The Fast and the Fabulous. Harnessing GPU Power for High-performance Life Insurance Computations
Data science most often relies on heavy computations on data, either due to complexity of calculations or volume of the data, or both. In this technical presentation we want to discuss our experiences working on design and implementation of high-performance large-scale computations required in the context of life insurance ALM projections using Python, GPU and clusters. Commonly used Python data science and machine learning libraries provide simple gateways to the GPU computations that don't require GPU knowledge to use. However, if one wants to go beyond that and develop fully custom models, at least some understanding of the GPU architecture and packages allowing its utilization is necessary to truly take advantage of this technology and avoid common pitfalls.
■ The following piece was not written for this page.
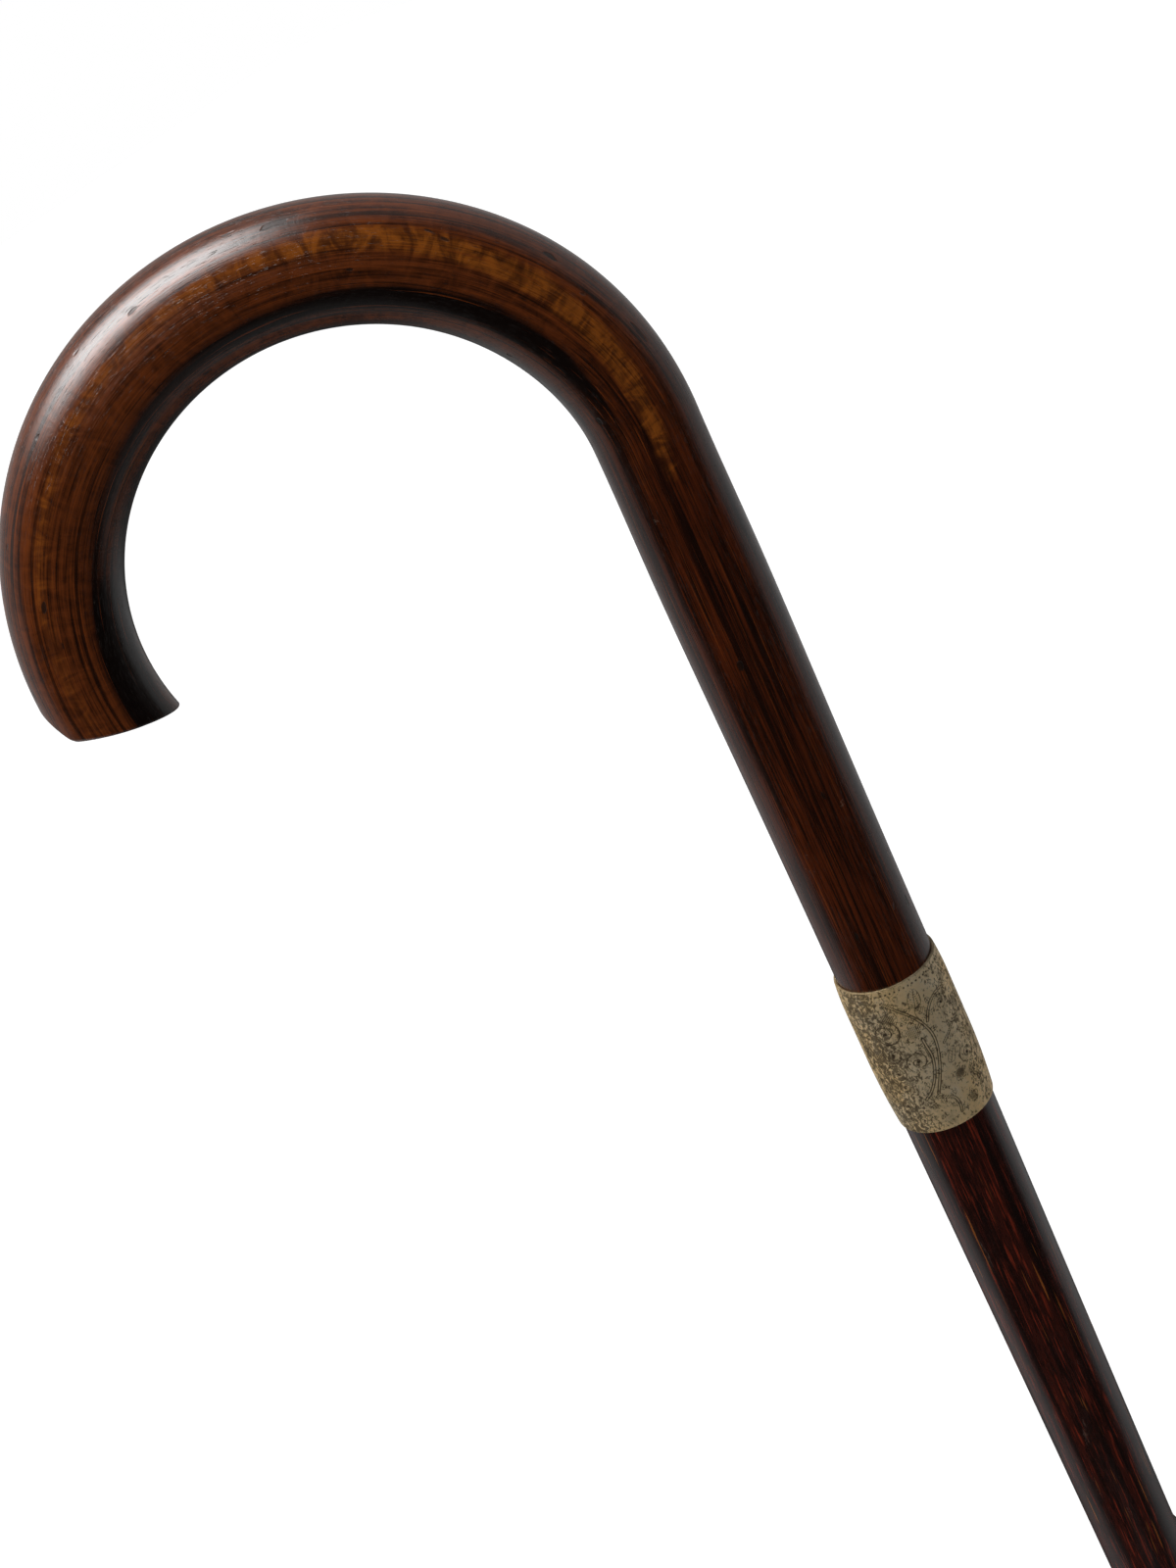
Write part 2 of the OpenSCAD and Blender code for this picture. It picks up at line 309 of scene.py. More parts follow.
# Wood under old varnish: the streaks run along the stick, the flame across it, and scuffs dull it
# The neck's colours are darker than the crook's as painted shade
SHADED_NECK_BROWN = (0.018, 0.0045, 0.0015)
SHADED_NECK_RED = (0.115, 0.0210, 0.0045)
STREAK_BRIGHT = (0.260, 0.0560, 0.0090)
CROOK_DARK = (0.040, 0.0095, 0.0028)
CROOK_BROWN = (0.200, 0.0460, 0.0100)
AMBER_DEEP = (0.095, 0.0250, 0.0050)
AMBER_PALE = (0.360, 0.1000, 0.0120)
# The near-black is the colour of the dark bands, the dark veins and the painted shade
NEAR_BLACK_AND_SHADE = (0.006, 0.0022, 0.0012)
NICK_DARK = (0.010, 0.0050, 0.0030)
SCUFF_PALE = (0.330, 0.2700, 0.2000)
CROOK_GRAIN_DEPTH = 0.06 * MM
crook_varnish, shader, wire = make_material("crook_varnish", IOR=1.5)
straight = wire.add("ShaderNodeAttribute", outlet="Vector", attribute_name="straight")
amber_mask = wire.painted("amber")
shade_and_dark_mask = wire.painted("shade_and_dark_bands")
lit_bend_mask = wire.painted("lit_bend_share")
streak = straight.noise((1.1, 1.1, 0.035), detail=5.0, roughness=0.65)
fibre = straight.noise((4.5, 4.5, 0.09), detail=4.0, roughness=0.6)
flame = straight.noise((0.16, 0.16, 0.33), detail=4.0, roughness=0.6, distortion=1.2)
patchy = straight.noise((0.12, 0.12, 0.03), detail=3.0)
pore = straight.noise((8.0, 8.0, 0.45), detail=2.0)
open_pore = pore.rise(0.62, 0.72)
vein = straight.noise((0.8, 0.8, 0.010), detail=3.0).rise(0.55, 0.63)
bright = straight.noise((3.2, 3.2, 0.028), detail=2.0).rise(0.62, 0.70)
nick = straight.noise((0.42, 0.42, 0.16), detail=1.0).rise(0.735, 0.765)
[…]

We will present the difference in the computation model of the CPU and GPU, types of problems that can be efficiently tackled using massive parallelization on GPU and clusters, Python libraries that can be used by modelers with different levels of experience and some hints on what to do and what not to do when implementing GPU computations. We will also show benchmarks of our implementations to show that speed-ups in order of magnitude of up to 1000x are possible with an appropriately chosen model and implementation architecture.
We believe our considerations and examples can be very useful to anyone working with life insurance data. While we focus on multidimensional liability and asset projections, these methods can be applied to any data engineering or data science problems equally well. We also use this opportunity to highlight key differences between developing sandboxed models for adhoc studies versus IT-approved production models.